| Valerio Maggio - Scikit-learn to "learn them all"
Scikit-learn is a powerful library, providing implementations for 
many of the most popular machine learning algorithms. 
This talk will provide an overview of the "batteries" included in 
Scikit-learn, along with working code examples and internal insights, in order to 
get the best for our machine learning code.
-----
**Machine Learning** is about *using the right features, to build the right 
models, to achieve the right tasks* 
However, to come up with a definition of what actually means **right** for 
the problem at the hand, it is required to analyse 
huge amounts of data, and to evaluate the performance of different algorithms 
on these data.
However, deriving a working machine learning solution for a given problem 
is far from being a *waterfall* process. 
It is an iterative process where continuous refinements are required for the 
data to be used (i.e., the *right features*), and the algorithms to apply 
(i.e., the *right models*).
In this scenario, Python has been found very useful for practitioners and 
researchers: its high-level nature, in combination with available tools and 
libraries, allows to rapidly implement working machine learning code 
without *reinventing the wheel*.
**Scikit-learn** is an actively 
developing Python library, built on top of the solid `numpy` and `scipy` 
packages.
Scikit-learn (`sklearn`) is an *all-in-one* software solution, providing 
implementations for several machine learning methods, along with datasets and 
(performance) evaluation algorithms.
These "batteries" included in the library, in combination with a nice and intuitive
software API, have made scikit-learn to become one of the most popular Python 
package to write machine learning code.
In this talk, a general overview of scikit-learn will be presented, along with 
brief explanations of the techniques provided out-of-the-box by the library.
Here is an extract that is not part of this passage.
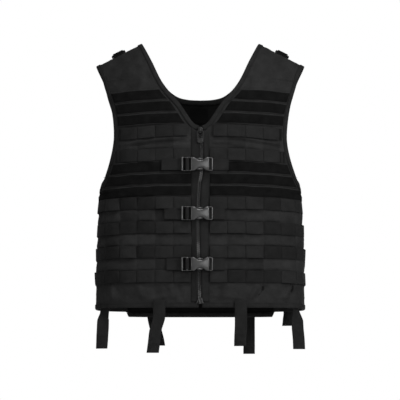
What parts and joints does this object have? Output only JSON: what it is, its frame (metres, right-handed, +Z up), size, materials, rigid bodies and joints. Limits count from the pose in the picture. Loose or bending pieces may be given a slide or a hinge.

These explanations will be supported by working code examples, and insights on 
algorithms' implementations aimed at providing hints on 
how to extend the library code.
Moreover, advantages and limitations of the `sklearn` package will be discussed 
according to other existing machine learning Python libraries
(e.g., "Shogun Toolbox", "PyML", "MLPy").
In conclusion, (examples of) applications of scikit-learn to big data and 
computational intensive tasks will be also presented.
The general outline of the talk is reported as follows (the order of the topics may vary):
*   Intro to Machine Learning
    *   Machine Learning in Python
    *   Intro to Scikit-Learn
*   Overview of Scikit-Learn
    *   Comparison with other existing ML Python libraries
*   Supervised Learning with `sklearn`
    *   Text Classification with SVM and Kernel Methods
*   Unsupervised Learning with `sklearn`
    *   Partitional and Model-based Clustering (i.e., k-means and Mixture Models)
*   Scaling up Machine Learning
    *   Parallel and Large Scale ML with `sklearn`
The talk is intended for an intermediate level audience (i.e., Advanced).
It requires basic math skills and a good knowledge of the Python language. |